(Material):

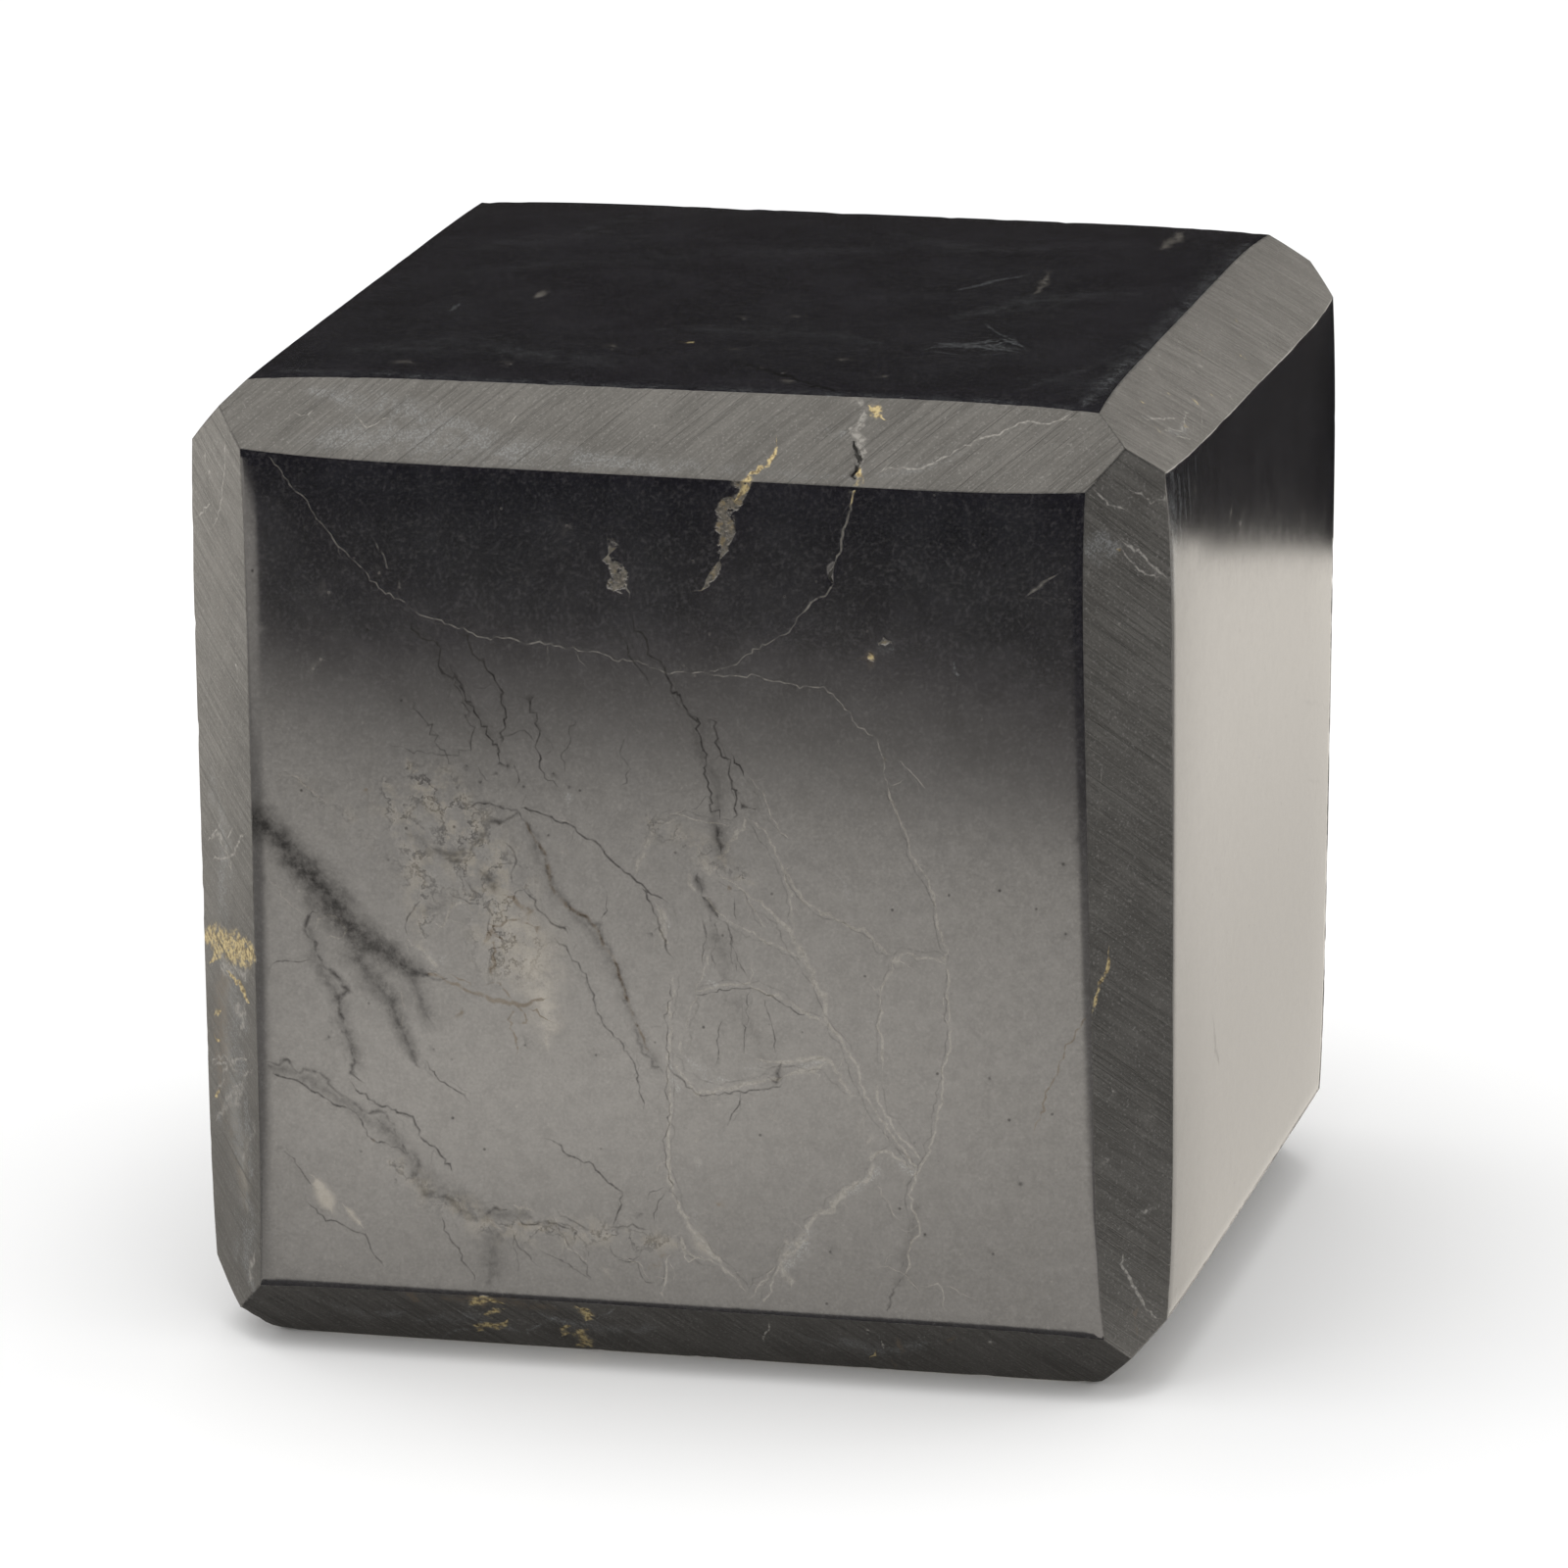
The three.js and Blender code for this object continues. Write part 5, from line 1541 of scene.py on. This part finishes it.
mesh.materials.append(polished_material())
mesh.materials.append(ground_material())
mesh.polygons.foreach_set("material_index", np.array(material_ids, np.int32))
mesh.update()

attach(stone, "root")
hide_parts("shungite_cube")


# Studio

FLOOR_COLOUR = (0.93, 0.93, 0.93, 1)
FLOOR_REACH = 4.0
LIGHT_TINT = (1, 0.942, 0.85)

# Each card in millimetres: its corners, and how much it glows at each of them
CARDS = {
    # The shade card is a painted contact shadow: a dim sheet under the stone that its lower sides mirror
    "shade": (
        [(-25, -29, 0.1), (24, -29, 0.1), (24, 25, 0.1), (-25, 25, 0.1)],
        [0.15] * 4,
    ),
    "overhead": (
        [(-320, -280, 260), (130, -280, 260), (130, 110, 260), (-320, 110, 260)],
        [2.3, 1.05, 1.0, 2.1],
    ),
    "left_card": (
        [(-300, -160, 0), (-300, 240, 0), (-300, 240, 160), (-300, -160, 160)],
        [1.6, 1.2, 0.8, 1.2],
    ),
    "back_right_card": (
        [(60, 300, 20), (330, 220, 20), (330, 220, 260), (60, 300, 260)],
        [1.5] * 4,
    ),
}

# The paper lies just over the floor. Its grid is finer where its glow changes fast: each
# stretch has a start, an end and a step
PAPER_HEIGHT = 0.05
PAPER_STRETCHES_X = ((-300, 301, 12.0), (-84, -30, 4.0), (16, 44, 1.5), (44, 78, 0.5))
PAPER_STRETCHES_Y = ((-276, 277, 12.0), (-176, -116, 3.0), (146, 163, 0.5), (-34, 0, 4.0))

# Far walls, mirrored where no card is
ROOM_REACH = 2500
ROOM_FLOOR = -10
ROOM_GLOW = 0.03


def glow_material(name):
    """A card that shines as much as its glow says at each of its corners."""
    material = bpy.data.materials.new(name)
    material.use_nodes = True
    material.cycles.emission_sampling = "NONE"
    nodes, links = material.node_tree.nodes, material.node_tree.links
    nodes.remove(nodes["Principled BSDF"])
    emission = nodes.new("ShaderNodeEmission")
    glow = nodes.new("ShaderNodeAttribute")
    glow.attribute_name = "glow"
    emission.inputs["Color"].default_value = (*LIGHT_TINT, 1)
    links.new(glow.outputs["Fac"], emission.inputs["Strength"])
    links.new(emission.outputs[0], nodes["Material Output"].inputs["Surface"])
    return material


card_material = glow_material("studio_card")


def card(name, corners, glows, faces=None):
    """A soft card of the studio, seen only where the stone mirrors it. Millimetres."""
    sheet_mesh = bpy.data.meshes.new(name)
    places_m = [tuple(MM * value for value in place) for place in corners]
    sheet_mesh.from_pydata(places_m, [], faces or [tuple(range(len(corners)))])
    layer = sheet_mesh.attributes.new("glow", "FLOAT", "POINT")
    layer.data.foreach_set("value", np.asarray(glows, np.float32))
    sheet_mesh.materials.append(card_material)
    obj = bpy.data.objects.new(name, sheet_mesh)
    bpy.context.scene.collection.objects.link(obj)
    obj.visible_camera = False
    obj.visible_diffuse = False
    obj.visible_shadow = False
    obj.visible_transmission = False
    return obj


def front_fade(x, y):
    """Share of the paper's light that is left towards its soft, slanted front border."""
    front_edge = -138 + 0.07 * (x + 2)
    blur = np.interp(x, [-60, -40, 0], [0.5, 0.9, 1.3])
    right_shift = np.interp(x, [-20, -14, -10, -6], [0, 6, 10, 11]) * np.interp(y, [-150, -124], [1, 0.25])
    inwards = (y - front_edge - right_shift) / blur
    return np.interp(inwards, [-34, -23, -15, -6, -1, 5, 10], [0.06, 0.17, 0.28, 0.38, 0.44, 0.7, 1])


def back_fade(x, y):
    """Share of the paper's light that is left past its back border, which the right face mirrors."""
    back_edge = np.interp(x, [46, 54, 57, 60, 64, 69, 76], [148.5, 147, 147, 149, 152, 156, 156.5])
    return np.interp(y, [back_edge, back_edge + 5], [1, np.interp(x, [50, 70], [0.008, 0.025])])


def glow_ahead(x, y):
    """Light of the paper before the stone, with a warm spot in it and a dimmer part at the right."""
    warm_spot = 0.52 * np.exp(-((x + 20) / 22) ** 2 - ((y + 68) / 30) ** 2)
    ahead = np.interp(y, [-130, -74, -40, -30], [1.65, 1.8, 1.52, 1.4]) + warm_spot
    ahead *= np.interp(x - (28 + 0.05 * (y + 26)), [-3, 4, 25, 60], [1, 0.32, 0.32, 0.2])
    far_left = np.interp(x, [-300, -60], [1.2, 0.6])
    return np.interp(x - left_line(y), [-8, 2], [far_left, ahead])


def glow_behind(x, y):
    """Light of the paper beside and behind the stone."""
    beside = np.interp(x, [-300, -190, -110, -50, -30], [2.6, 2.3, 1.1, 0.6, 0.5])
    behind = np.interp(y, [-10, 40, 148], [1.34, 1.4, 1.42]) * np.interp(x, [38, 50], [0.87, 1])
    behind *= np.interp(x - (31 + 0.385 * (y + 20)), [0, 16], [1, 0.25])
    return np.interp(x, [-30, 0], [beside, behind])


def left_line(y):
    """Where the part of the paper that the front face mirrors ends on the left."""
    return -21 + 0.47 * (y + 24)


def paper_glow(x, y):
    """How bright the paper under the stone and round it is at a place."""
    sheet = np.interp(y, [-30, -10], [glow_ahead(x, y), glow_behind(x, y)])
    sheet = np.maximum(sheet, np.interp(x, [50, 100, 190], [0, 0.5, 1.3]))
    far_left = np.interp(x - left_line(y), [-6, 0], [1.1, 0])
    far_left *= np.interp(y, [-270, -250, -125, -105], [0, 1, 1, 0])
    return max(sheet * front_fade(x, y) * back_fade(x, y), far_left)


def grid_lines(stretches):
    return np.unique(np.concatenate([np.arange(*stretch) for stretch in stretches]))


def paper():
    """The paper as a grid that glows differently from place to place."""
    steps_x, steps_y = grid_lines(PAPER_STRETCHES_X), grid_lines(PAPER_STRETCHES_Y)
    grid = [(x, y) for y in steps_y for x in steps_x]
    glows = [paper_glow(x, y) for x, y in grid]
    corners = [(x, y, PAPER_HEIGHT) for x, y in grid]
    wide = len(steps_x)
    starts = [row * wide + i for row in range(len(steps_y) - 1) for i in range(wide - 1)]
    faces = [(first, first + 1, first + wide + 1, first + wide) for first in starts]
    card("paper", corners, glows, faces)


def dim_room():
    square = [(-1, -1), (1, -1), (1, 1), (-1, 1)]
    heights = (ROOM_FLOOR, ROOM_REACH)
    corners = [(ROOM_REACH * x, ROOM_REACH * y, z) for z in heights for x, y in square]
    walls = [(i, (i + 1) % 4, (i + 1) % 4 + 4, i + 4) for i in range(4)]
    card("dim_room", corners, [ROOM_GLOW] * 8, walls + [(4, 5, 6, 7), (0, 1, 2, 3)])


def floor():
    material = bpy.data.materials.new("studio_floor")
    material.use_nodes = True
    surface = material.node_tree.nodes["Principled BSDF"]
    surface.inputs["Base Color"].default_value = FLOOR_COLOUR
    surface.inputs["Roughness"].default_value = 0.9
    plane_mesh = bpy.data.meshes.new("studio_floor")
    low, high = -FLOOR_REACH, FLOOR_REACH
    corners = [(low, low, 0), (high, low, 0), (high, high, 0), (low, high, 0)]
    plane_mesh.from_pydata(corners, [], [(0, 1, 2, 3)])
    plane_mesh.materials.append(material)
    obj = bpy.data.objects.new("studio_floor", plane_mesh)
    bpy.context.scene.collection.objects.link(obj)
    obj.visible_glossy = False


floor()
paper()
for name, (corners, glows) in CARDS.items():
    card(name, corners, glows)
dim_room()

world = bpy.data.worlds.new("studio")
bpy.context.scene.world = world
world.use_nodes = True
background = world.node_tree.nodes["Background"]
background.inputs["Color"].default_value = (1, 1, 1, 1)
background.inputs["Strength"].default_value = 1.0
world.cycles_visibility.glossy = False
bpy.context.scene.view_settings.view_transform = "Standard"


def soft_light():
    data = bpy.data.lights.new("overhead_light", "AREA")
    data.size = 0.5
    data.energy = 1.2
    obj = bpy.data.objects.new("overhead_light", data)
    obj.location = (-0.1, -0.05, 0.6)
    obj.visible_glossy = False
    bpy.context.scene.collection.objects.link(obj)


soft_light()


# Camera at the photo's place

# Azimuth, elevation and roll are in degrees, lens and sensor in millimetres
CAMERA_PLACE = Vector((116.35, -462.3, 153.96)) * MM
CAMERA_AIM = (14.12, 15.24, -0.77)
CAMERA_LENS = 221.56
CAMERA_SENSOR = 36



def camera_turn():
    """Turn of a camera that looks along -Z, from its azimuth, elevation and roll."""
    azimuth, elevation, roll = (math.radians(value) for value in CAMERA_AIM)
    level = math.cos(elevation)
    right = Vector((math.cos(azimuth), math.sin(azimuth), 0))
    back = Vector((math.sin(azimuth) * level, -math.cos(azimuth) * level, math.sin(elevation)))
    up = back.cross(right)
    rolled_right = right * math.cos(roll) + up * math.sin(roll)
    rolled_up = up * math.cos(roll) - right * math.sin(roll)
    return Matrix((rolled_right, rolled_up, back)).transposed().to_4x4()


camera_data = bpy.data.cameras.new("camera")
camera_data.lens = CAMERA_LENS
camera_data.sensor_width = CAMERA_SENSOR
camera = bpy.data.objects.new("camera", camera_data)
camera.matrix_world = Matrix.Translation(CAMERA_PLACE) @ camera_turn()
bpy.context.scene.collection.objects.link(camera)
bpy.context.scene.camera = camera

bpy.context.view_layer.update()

(Your objective): Return exactly the leading lines of the listing, stopping after the line in which "LIGHT_TINT = (1, 0.942, 0.85)" occurs.

(Output):
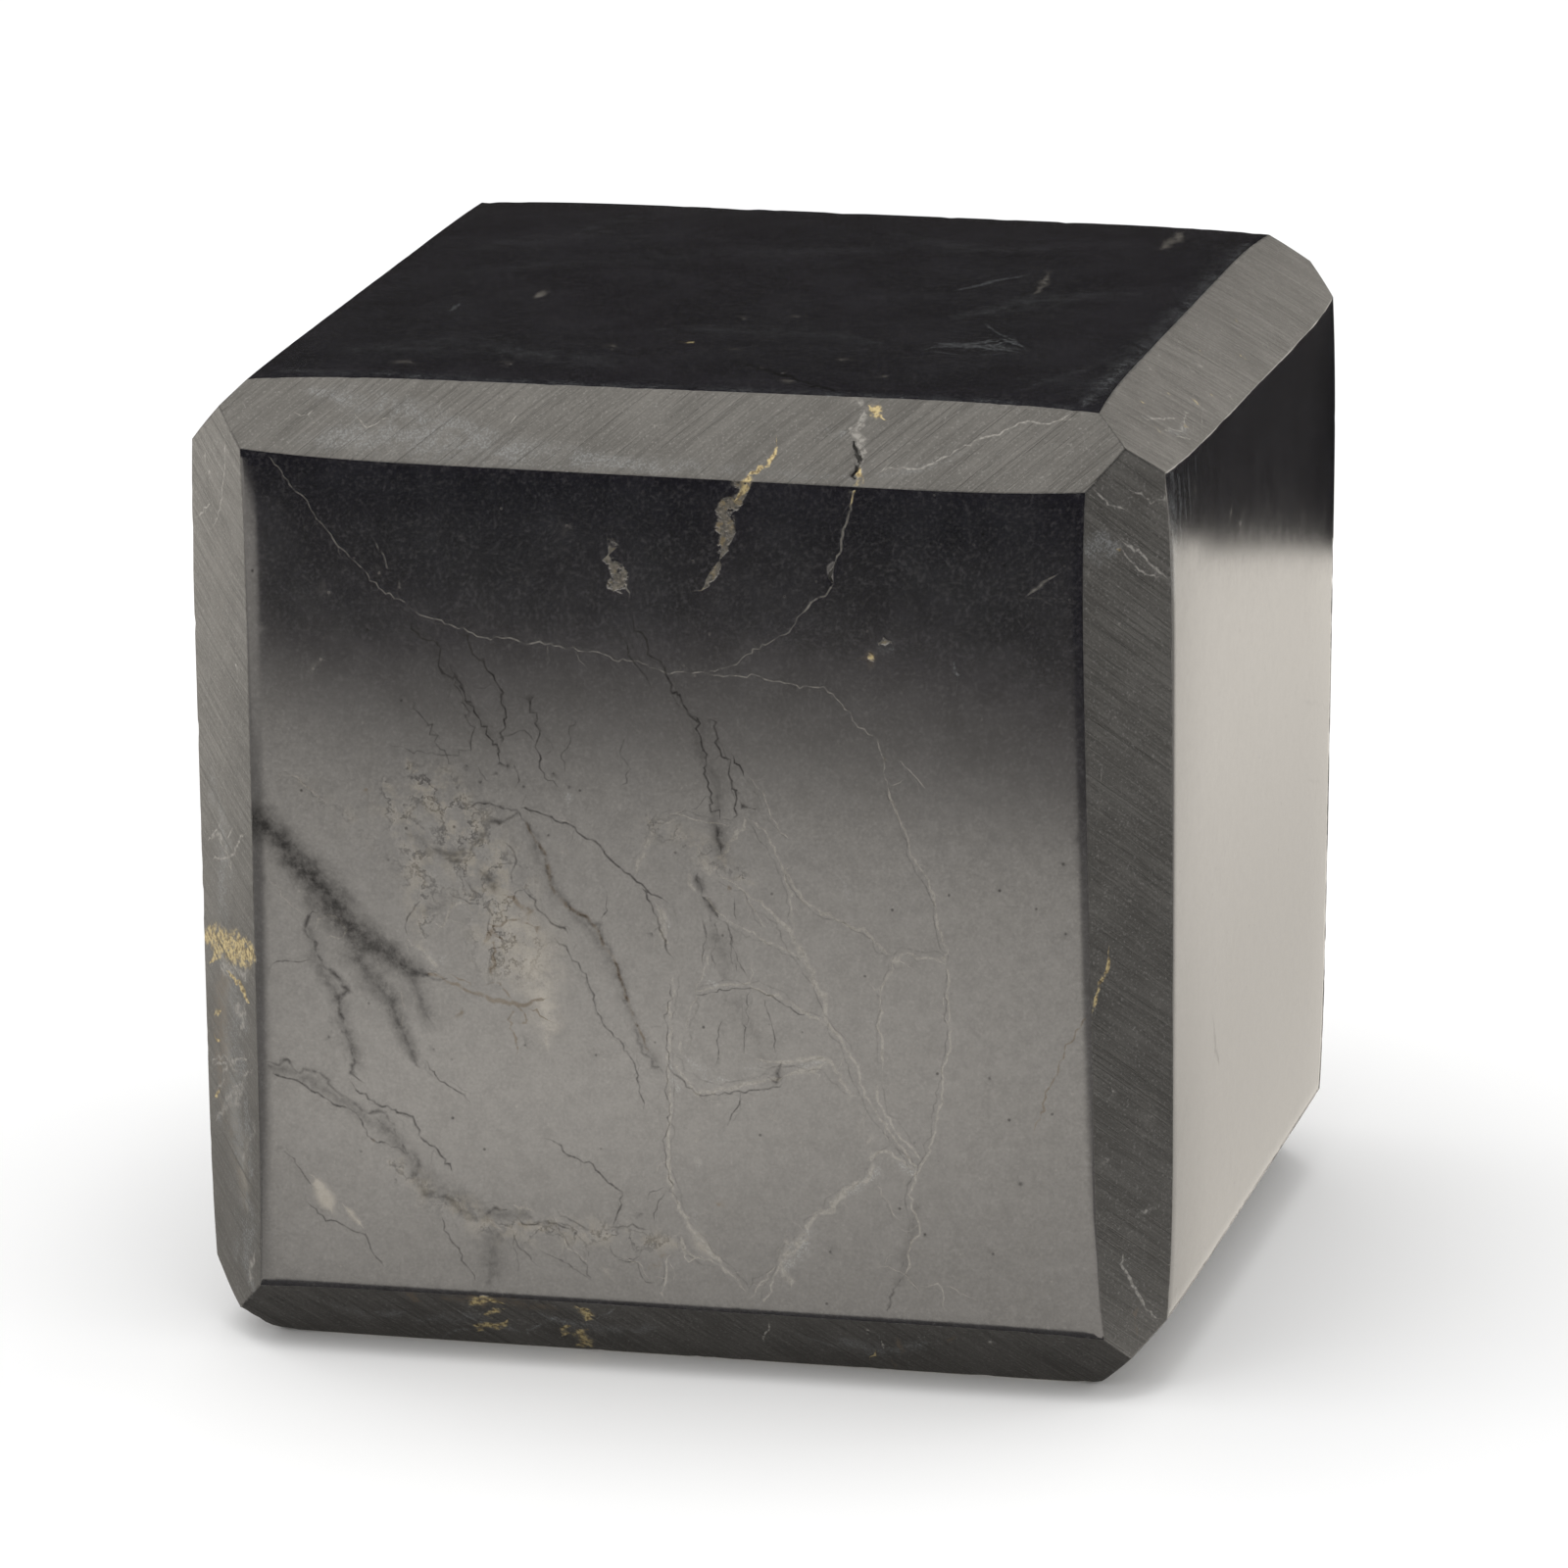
The three.js and Blender code for this object continues. Write part 5, from line 1541 of scene.py on. This part finishes it.
mesh.materials.append(polished_material())
mesh.materials.append(ground_material())
mesh.polygons.foreach_set("material_index", np.array(material_ids, np.int32))
mesh.update()

attach(stone, "root")
hide_parts("shungite_cube")


# Studio

FLOOR_COLOUR = (0.93, 0.93, 0.93, 1)
FLOOR_REACH = 4.0
LIGHT_TINT = (1, 0.942, 0.85)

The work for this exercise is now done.